Как-то Марк пригласил на обед Пола Розина, занимавшегося изучением пристрастий и отвращений к еде. Они ели салат из овощей, выращенных в огороде Марка, и вдруг увидели в одной тарелке крупного яркого жука. Пол, который в свое время ввел термин «дилемма всеядного», означающий, что иногда приходится делать нелегкий выбор между необходимостью искать новые виды пищи и преодолевать испытываемое к ним отвращение, в шутку спросил Марка, сможет ли тот съесть жука. Марк подцепил жука, положил в рот и проглотил.
Все это к тому, что Марк не из тех, кого легко остановит отвращение к пище. Тем не менее многие преодолеть подобное отвращение не смогут. Марк и его коллеги Джей Фолкнер, Джастин Парк и Лесли Дункан наблюдали явление, когда люди ставили знак равенства между чем-то «чужеземным» и «вызывающим отвращение» и часто ассоциировали иностранцев с такими разносчиками инфекции, как крысы и вши. Древние римляне считали иностранцев мусором. А во время недавнего геноцида в Руанде хуту называли тутси тараканами[18]. Я вырос в Нью-Йорке и часто слышал, как его жители оправдывали свое предубеждение по отношению к пуэрториканцам и чернокожим тем, что обвиняли их в нечистоплотности: «Эти народы любят жить в грязи». Занятно, как часто мне приходилось слышать подобные обвинения от людей, чьих пра-прадедушек и пра-прабабушек обвиняли в этих же грехах.

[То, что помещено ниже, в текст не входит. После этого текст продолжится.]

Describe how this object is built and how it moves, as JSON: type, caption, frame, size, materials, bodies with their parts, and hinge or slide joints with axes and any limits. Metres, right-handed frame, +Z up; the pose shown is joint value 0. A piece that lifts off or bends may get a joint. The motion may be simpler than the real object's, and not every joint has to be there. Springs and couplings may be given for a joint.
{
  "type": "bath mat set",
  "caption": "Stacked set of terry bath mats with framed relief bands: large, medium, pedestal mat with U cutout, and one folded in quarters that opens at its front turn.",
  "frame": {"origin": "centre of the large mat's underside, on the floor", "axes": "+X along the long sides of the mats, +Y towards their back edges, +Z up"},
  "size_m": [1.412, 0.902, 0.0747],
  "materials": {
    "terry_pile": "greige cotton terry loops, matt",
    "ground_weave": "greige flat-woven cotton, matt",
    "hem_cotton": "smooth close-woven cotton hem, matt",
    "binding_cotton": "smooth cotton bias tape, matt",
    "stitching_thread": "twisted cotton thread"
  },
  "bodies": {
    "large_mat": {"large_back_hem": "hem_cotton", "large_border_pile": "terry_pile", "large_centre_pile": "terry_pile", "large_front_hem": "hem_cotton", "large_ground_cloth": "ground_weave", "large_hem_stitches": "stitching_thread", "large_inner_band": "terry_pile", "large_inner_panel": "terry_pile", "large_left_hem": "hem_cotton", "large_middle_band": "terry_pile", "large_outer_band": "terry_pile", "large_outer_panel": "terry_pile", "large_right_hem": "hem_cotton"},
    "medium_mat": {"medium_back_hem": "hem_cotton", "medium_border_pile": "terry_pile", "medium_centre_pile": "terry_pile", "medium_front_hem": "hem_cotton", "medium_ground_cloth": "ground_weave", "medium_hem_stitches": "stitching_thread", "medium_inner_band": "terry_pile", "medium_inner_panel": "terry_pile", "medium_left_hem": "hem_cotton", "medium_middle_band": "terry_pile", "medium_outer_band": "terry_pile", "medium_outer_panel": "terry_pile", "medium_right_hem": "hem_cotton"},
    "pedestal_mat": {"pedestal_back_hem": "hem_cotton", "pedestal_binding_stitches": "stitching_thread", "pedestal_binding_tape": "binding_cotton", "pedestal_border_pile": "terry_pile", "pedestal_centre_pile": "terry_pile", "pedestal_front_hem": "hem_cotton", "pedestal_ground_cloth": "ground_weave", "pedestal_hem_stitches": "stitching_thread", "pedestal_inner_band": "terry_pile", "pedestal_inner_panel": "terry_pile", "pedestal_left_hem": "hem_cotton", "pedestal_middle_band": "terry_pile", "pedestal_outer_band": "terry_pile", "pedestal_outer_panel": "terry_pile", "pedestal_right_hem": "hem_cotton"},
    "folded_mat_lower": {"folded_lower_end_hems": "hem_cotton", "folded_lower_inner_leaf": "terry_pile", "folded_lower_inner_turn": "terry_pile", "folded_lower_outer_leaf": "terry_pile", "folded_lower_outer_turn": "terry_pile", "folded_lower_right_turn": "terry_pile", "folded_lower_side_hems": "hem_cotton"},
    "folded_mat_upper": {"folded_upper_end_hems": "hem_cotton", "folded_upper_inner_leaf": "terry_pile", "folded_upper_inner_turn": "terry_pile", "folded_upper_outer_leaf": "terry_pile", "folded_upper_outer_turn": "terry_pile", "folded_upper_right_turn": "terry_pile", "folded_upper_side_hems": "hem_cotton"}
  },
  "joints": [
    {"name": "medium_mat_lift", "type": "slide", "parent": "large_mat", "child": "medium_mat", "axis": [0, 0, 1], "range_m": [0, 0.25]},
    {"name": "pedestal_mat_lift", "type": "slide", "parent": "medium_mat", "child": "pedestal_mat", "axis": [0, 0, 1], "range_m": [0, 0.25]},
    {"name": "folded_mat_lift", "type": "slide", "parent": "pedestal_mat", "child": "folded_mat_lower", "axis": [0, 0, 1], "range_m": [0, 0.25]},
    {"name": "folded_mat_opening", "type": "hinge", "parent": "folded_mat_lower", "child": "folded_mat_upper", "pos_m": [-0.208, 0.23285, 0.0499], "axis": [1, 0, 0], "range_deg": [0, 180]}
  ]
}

Когда-то подобная нетерпимость была оправданна. Чужак представлял бóльшую угрозу, чем кто-либо из местных, потому что он мог принести с собой болезнь, перед которой наши предки был беззащитны. Поэтому, чтобы избежать последней разновидности ветряной оспы, чумы или свиного гриппа, чужестранцев сторонились. Если вы читали книгу Джареда Даймонда «Ружья, микробы и сталь», вы, возможно, знаете, что от болезней, принесенных из Европы, погибло больше индейцев, чем от европейского оружия. Понятно, что все крутилось вокруг обмена товарами. Наши предки обменивались товарами с представителями других групп и часто находили себе супругов не в своих деревнях. Поскольку абсолютная изоляция несет не только опасности, но и имеет свои плюсы, Шаллер со своими коллегами считает, что попытки уклониться от болезни должны быть разумными. Ярко выраженные симптомы заболевания, слух об эпидемии или же индивидуальная склонность к тому или иному заболеванию — достаточно веская причина, чтобы не вступать в контакт с чужаком (например, беременная женщина дорого заплатит, если заразится). А в прочих случаях, как полагают Шаллер и коллеги, от ксенофобии выгоды нет.